Poet Karl Lokko on the We Day UK red carpet.

Poet Karl Lokko explained why We Day makes such an impact ''Young people are active, if you're not active, then you're not really heard, and if you're not heard than you're just going to be looked over, and if you're looked over, you're just going to be disenfranchised. So for me it's just about getting stuck in, get things happening!''.

As ever Spencer West (Me to We motivational speaker) and Dennis Gyamfi (Social activist and speaker) made powerful speech's that had the arena full of students cheering loudly for both of them. Spencer said '' 'The smart phones that we have in our pockets now are more powerful than the computers NASA used to land the first man on the moon. It's about talking to kids about how connected they are and how they can use that to make the world a better place. Everyone's on their phones now, let's use that to make a difference''


Martin Sheen on the We Day UK red carpet.

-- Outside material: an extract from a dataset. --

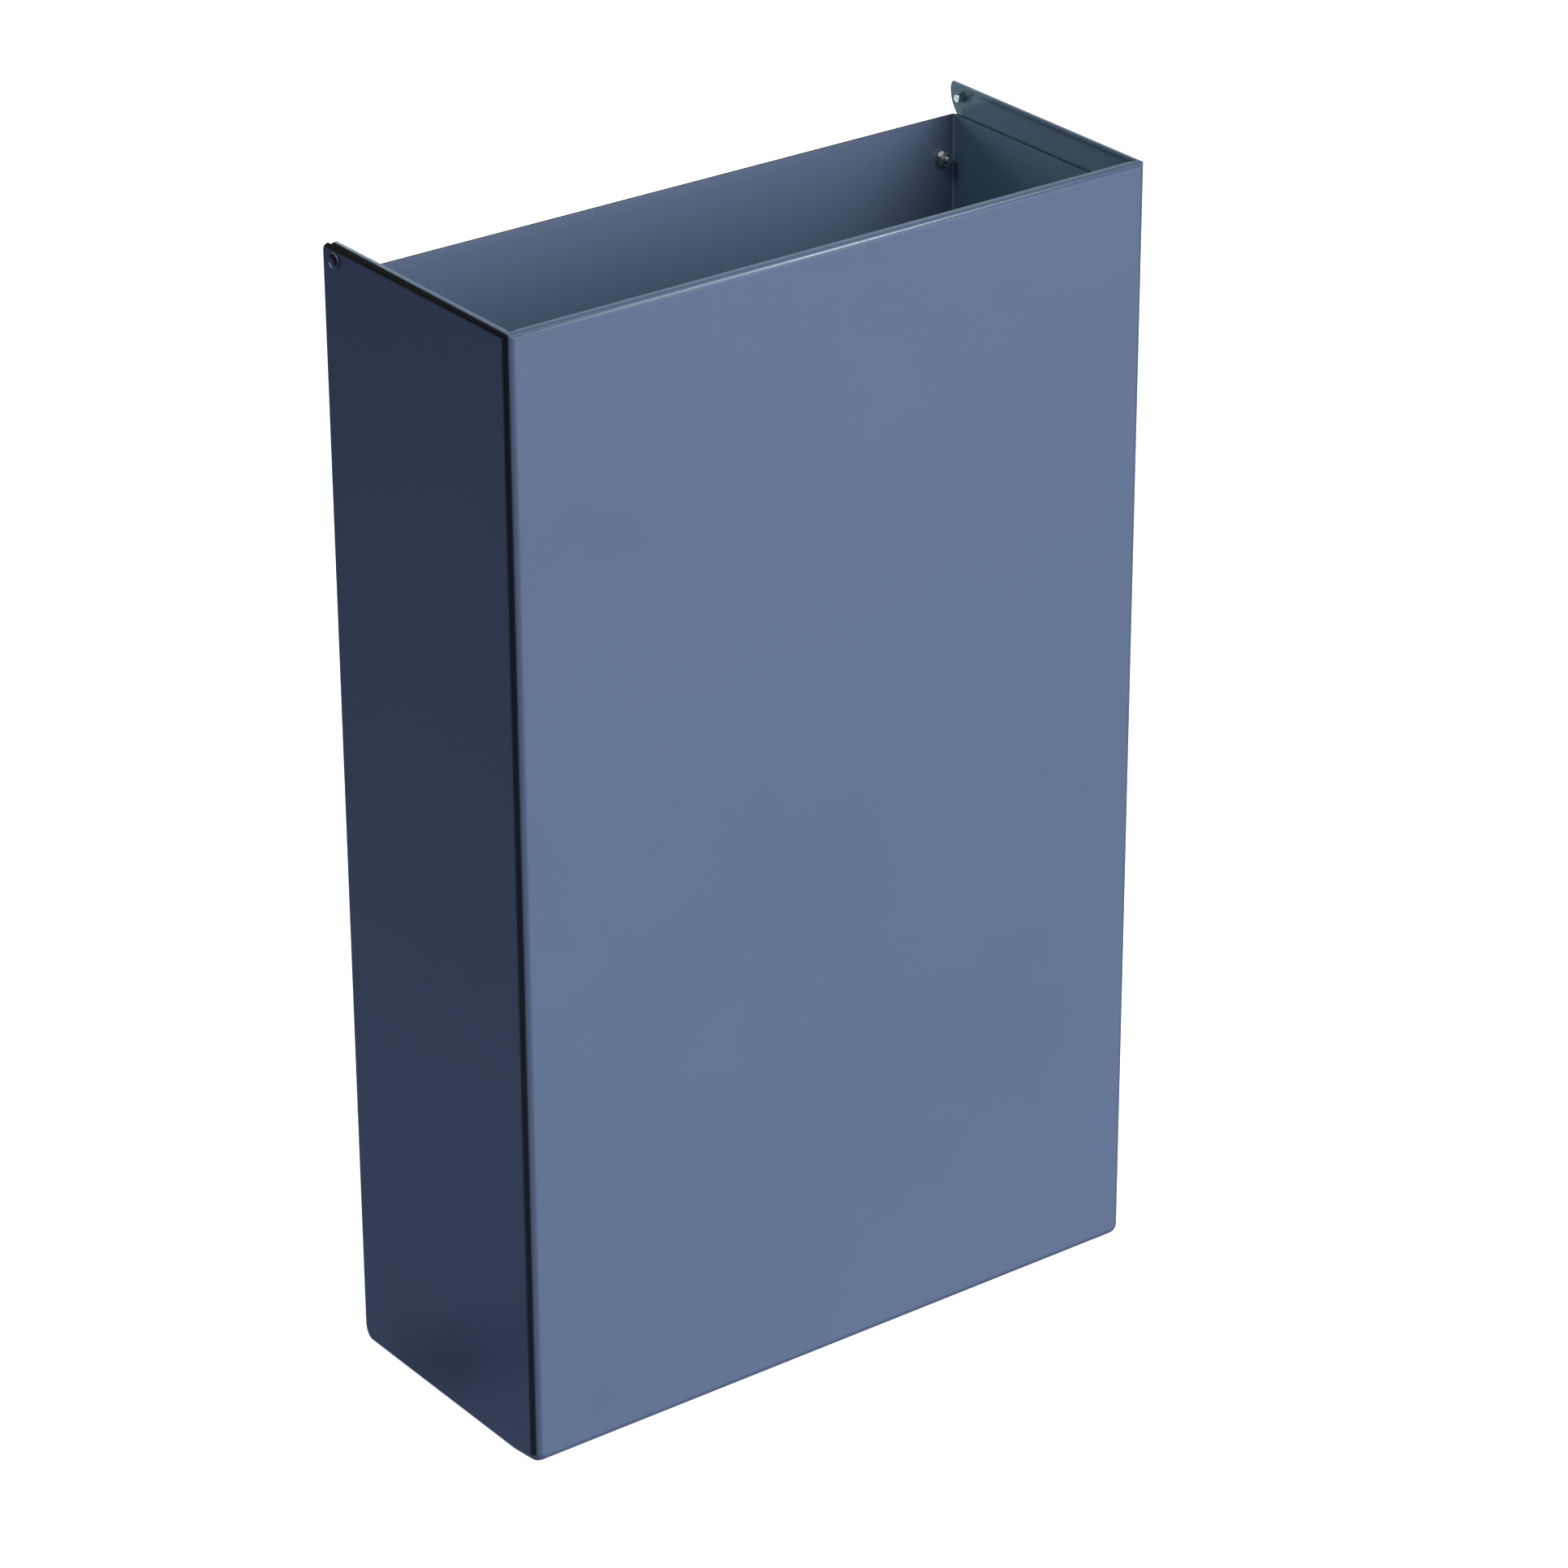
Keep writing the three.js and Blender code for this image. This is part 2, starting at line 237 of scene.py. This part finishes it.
def paint_look(nodes, links, bends=None):
    """Colour, roughness and normal outputs of a satin powder coat with a very fine orange peel."""
    where = object_coordinates(nodes)
    cloud = noise(nodes, links, where, PAINT_CLOUD, 3.0)
    grain = noise(nodes, links, where, PAINT_GRAIN)
    peel = noise(nodes, links, where, PAINT_PEEL, 1.0)
    tint = mix_colour(nodes, links, spread(nodes, links, cloud, 0.0, 1.0), PAINT_DEEP, PAINT)
    colour = mix_colour(nodes, links, spread(nodes, links, grain, 0.0, 0.25), tint, PAINT_DEEP)
    roughness = spread(nodes, links, grain, *PAINT_ROUGHNESS)
    # The optional bend function paints shade and highlight onto the bends
    if bends is not None:
        colour, roughness = bends(nodes, links, colour, roughness)
    normal = bump(nodes, links, peel, PEEL_HEIGHT, PAINT_BUMP)
    normal = bump(nodes, links, grain, GRAIN_HEIGHT, PAINT_BUMP, normal)
    return colour, roughness, normal


def metal_look(nodes, links):
    """Colour, roughness and normal outputs of bright zinc plate."""
    where = object_coordinates(nodes)
    cloud = noise(nodes, links, where, ZINC_CLOUD, 4.0)
    lines = noise(nodes, links, where, ZINC_LINES, stretch=ZINC_LINE_STRETCH)
    colour = mix_colour(nodes, links, spread(nodes, links, cloud, 0.0, 0.8), ZINC, ZINC_DULL)
    roughness = spread(nodes, links, lines, *ZINC_ROUGHNESS)
    normal = bump(nodes, links, lines, LINE_HEIGHT, ZINC_BUMP)
    return colour, roughness, normal


def powder_coat(name, bends=None):
    material, nodes, links, shader = new_material(name)
    plug(links, shader, *paint_look(nodes, links, bends))
    return material


def zinc_plate():
    material, nodes, links, shader = new_material("zinc_plate")
    plug(links, shader, *metal_look(nodes, links))
    shader.inputs["Metallic"].default_value = 1.0
    return material


def pin_finish(outside):
    """Paint on the head outside the sheet and bare metal inside it, split where |x| passes outside."""
    material, nodes, links, painted = new_material("pin_steel")
    # The painted head takes the shell's painted shade on its turned slopes, a dark ring round a
    # lighter middle
    plug(links, painted, *paint_look(nodes, links, shell_bend_shade))
    bare = nodes.new("ShaderNodeBsdfPrincipled")
    plug(links, bare, *metal_look(nodes, links))
    bare.inputs["Metallic"].default_value = 1.0
    split = nodes.new("ShaderNodeSeparateXYZ")
    links.new(object_coordinates(nodes), split.inputs["Vector"])
    from_middle = math_node(nodes, links, "ABSOLUTE", split.outputs["X"])
    inside = math_node(nodes, links, "LESS_THAN", from_middle, outside)
    mix = nodes.new("ShaderNodeMixShader")
    links.new(inside, mix.inputs["Fac"])
    links.new(painted.outputs["BSDF"], mix.inputs[1])
    links.new(bare.outputs["BSDF"], mix.inputs[2])
    links.new(mix.outputs["Shader"], nodes["Material Output"].inputs["Surface"])
    return material


def finish_node(name, material, edge):
    """Gives a CAD node its material, and softens its edges as paint or plating does."""
    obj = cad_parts[name]
    obj.data.materials.clear()
    obj.data.materials.append(material)
    for polygon in obj.data.polygons:
        polygon.use_smooth = True
    weld = obj.modifiers.new("weld", "WELD")
    weld.merge_threshold = WELD_GAP
    flat = obj.modifiers.new("flat", "DECIMATE")
    flat.decimate_type = "DISSOLVE"
    flat.angle_limit = FLAT_ANGLE
    if edge == CRISP_EDGE:
        crisp = obj.modifiers.new("crisp", "EDGE_SPLIT")
        crisp.split_angle = CRISP_ANGLE
    else:
        soften = obj.modifiers.new("soften", "BEVEL")
        soften.width = edge
        soften.segments = 2
        soften.limit_method = "ANGLE"
        soften.angle_limit = SOFT_ANGLE
        soften.use_clamp_overlap = True
        soften.harden_normals = False
    normals = obj.modifiers.new("normals", "WEIGHTED_NORMAL")
    normals.weight = 100
    normals.keep_sharp = True


COATS = {
    # The shell and back panel take painted shade and highlight at their bends
    "bin_shell": powder_coat("powder_coat_shell", shell_bend_shade),
    "back_panel": powder_coat("powder_coat_panel", panel_fold_highlight_edge_shade),
    "rear_strap": powder_coat("powder_coat"),
}
METAL = zinc_plate()
PIN = pin_finish(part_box("bin_shell")[1].x)
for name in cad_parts:
    if name in COATS:
        finish_node(name, COATS[name], SOFT_EDGE)
    elif name in PINS:
        finish_node(name, PIN, CRISP_EDGE)
    else:
        finish_node(name, METAL, CRISP_EDGE)


# Studio

def aimed(obj, target):
    obj.rotation_mode = "QUATERNION"
    obj.rotation_quaternion = (Vector(target) - obj.location).to_track_quat("-Z", "Y")


def softbox(name, position, target, width, height, power, colour):
    data = bpy.data.lights.new(name, "AREA")
    data.shape = "RECTANGLE"
    data.size = width
    data.size_y = height
    data.energy = power
    data.color = colour
    light = bpy.data.objects.new(name, data)
    bpy.context.scene.collection.objects.link(light)
    light.location = position
    light.visible_camera = False
    aimed(light, target)


def background_for(tree, colour, strength):
    node = tree.nodes.new("ShaderNodeBackground")
    node.inputs["Color"].default_value = (*colour, 1.0)
    node.inputs["Strength"].default_value = strength
    return node.outputs["Background"]


def by_camera_ray(tree, others, seen, output):
    """Rays from the camera meet one shader, and all other rays meet the other."""
    path = tree.nodes.new("ShaderNodeLightPath")
    mix = tree.nodes.new("ShaderNodeMixShader")
    tree.links.new(path.outputs["Is Camera Ray"], mix.inputs["Fac"])
    tree.links.new(others, mix.inputs[1])
    tree.links.new(seen, mix.inputs[2])
    tree.links.new(mix.outputs["Shader"], output)


def glow_strength(nodes, links):
    """Strength of the floor's painted glow: full near the object, weaker far from it, and weakest in a
    painted shadow spot at its left side's foot.
    """
    where = object_coordinates(nodes)
    far = nodes.new("ShaderNodeVectorMath")
    far.operation = "LENGTH"
    links.new(where, far.inputs[0])
    near = between(nodes, links, far.outputs["Value"], *GLOW_REACH)
    fall = math_node(nodes, links, "MULTIPLY_ADD", near, 1.0 - GLOW_FAR, GLOW_FAR)
    # A painted shadow in the glow, at the left side's foot
    spot = nodes.new("ShaderNodeVectorMath")
    spot.operation = "DISTANCE"
    spot.inputs[1].default_value = SHADE_CENTRE
    links.new(where, spot.inputs[0])
    away = between(nodes, links, spot.outputs["Value"], *SHADE_REACH)
    shade = math_node(nodes, links, "MULTIPLY_ADD", away, 1.0 - SHADE_DARKEST, SHADE_DARKEST)
    return math_node(nodes, links, "MULTIPLY", fall, shade)


def studio_floor():
    """A pale floor, white to the camera, and a dim blue painted glow to all other rays, which lights
    the object and shows in its reflections.
    """
    mesh = bpy.data.meshes.new("floor")
    turns = ((-1, -1), (1, -1), (1, 1), (-1, 1))
    corners = [(x * FLOOR_REACH, y * FLOOR_REACH, -FLOOR_DROP) for x, y in turns]
    mesh.from_pydata(corners, [], [(0, 1, 2, 3)])
    floor = bpy.data.objects.new("floor", mesh)
    bpy.context.scene.collection.objects.link(floor)
    material, nodes, links, paper = new_material("floor_paper")
    paper.inputs["Base Color"].default_value = (FLOOR_PAPER, FLOOR_PAPER, FLOOR_PAPER, 1.0)
    paper.inputs["Roughness"].default_value = 1.0
    paper.inputs["Specular IOR Level"].default_value = 0.0
    paper.inputs["Emission Color"].default_value = (*WHITE, 1.0)
    paper.inputs["Emission Strength"].default_value = FLOOR_LIFT
    glow = nodes.new("ShaderNodeEmission")
    glow.inputs["Color"].default_value = (*FLOOR_GLOW, 1.0)
    links.new(glow_strength(nodes, links), glow.inputs["Strength"])
    by_camera_ray(
        material.node_tree, glow.outputs["Emission"], paper.outputs["BSDF"],
        nodes["Material Output"].inputs["Surface"],
    )
    mesh.materials.append(material)


def studio_world():
    world = bpy.data.worlds.new("studio")
    world.use_nodes = True
    tree = world.node_tree
    tree.nodes.remove(tree.nodes["Background"])
    by_camera_ray(
        tree,
        background_for(tree, ROOM, ROOM_STRENGTH),
        background_for(tree, WHITE, 1.0),
        tree.nodes["World Output"].inputs["Surface"],
    )
    bpy.context.scene.world = world


def studio_camera():
    lens = bpy.data.cameras.new("camera")
    lens.sensor_width = SENSOR_MM
    lens.lens = LENS_MM
    lens.clip_start = CLIP_NEAR
    lens.clip_end = CLIP_FAR
    camera = bpy.data.objects.new("camera", lens)
    bpy.context.scene.collection.objects.link(camera)
    camera.location = CAMERA_PLACE
    camera.rotation_mode = "QUATERNION"
    look = Vector((
        math.sin(AZIMUTH) * math.cos(ELEVATION),
        math.cos(AZIMUTH) * math.cos(ELEVATION),
        -math.sin(ELEVATION),
    ))
    camera.rotation_quaternion = look.to_track_quat("-Z", "Y") @ Quaternion((0.0, 0.0, 1.0), ROLL)
    bpy.context.scene.camera = camera


studio_floor()
studio_world()
for lamp in LAMPS:
    softbox(*lamp)
bpy.context.scene.view_settings.view_transform = "Standard"
studio_camera()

Award winning actor Martin Sheen had the final word with his dreamy quote as he voiced his thoughts

''One of my favourite quotes is 'be yourself, everyone else is taken', so you have to have a sense that you do things, because it challenges you to be a better human being. Sometimes certain people come through and they're like comets, they're with us now, Malala is still with us, she's still a child and she's just been celebrated with the Nobel Peace Prize. This is a little girl they tried to silence because she wanted an education and she's a comet now. All of these children you see today are baby comets. They're showing the way, they're lighting the future and it's theirs! 'Acting is what I do for a living, but activism is what I do to stay alive!'

We Day is the movement of our time - a movement of young people leading local and global change. What an incredible blueprint for building the next generation of global citizens! Lets remember this when watching the media unjustly label all young people as feral youth.